Not long after this experience, I saddled up early one weekend morning to make a climb. It was a mountain I had climbed many times. The beginning was the same trail as just mentioned above. There was snow on the ground and this would make the day more interesting. There was a big creek to cross about eight kilometres in and it was spanned by two fallen trees which were covered in snow and ice.


The creek was swollen, icy cold and full of debris. I was just starting to get my body warmed up to the challenge and I started over the creek. Three steps along the logs and I broke through. My rucksack wedged me between the two logs and my feet and legs dangled inches from the torrent. Everything was slick, slippery and to get wet, meant not only hypothermia, it meant a cracked skull on the rocks, such was the current that day.


I grabbed the logs and wiggled a bit, hoping I wouldn't fall through. With much effort, I slowly and surely came out of the trap, stood astride the creek and dusted the snow off. I rolled a smoke and watched the smoke drift downstream on the ice breeze. I turned on my heel with no hesitation, no remorse and no soul searching and walked the eight kilometres back to the Suzuki. I drove home and was in time for breakfast with my wife.

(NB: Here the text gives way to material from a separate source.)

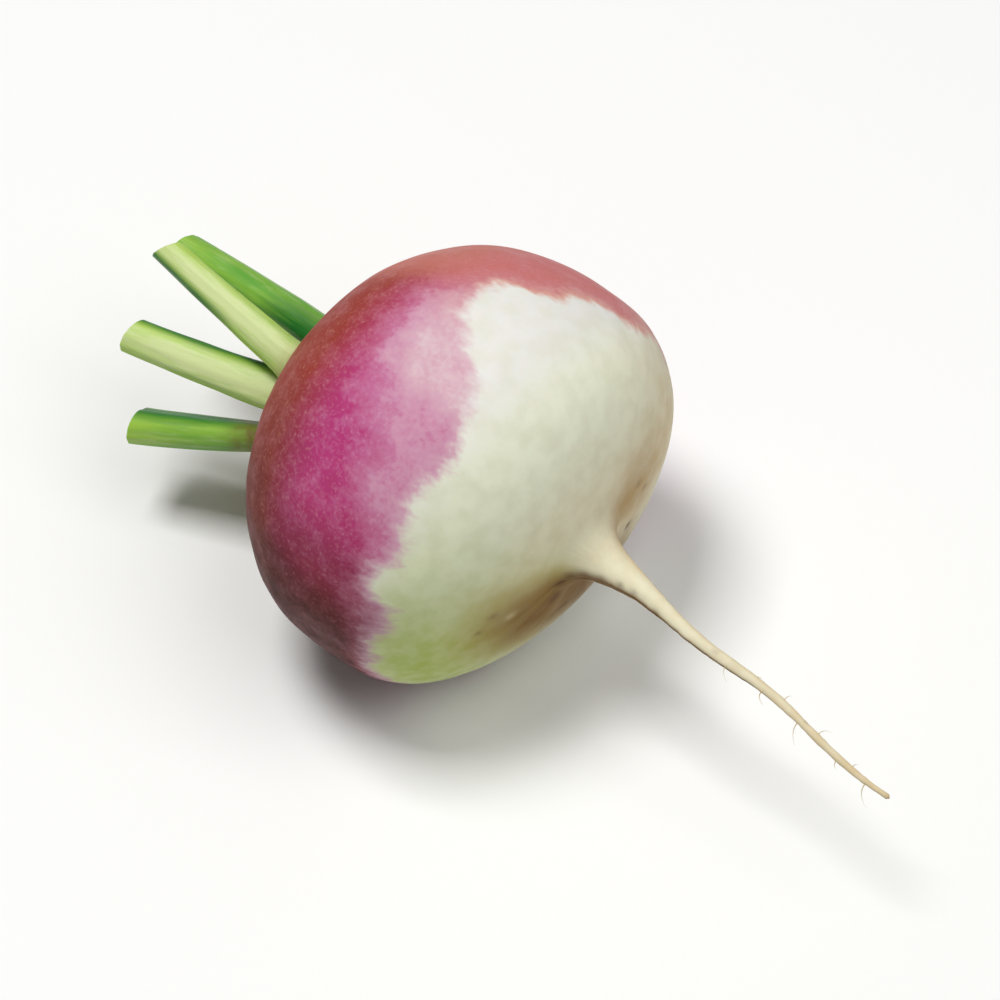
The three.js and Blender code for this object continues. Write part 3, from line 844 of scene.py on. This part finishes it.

She asked me why I was back so soon. I said that I had just realized that I was middle aged. I knew that if it had been a day earlier I would have cussed, patched the bridge and went up the hill. So, that is how it comes. Age, that is. It cannot really be measured in years, they are a rough guideline and reference point at best. We simply know WHEN to do WHAT. I guess that partly makes up for the issue of the poor design of our human teeth.


Wisdom Tooth on Crown Mountain

A few years after the events described above, I went on a special trip up Crown Mountain. I had just had yet another damnéd tooth pulled. Wanting to show my gratitude to the mountains for not harming me all the other times had I scaled up them, I decided to willingly offer them a piece of me. I put my tooth in my pocket and cheerfully climbed up to the peak. I set the tooth down as an offering and snapped the picture above.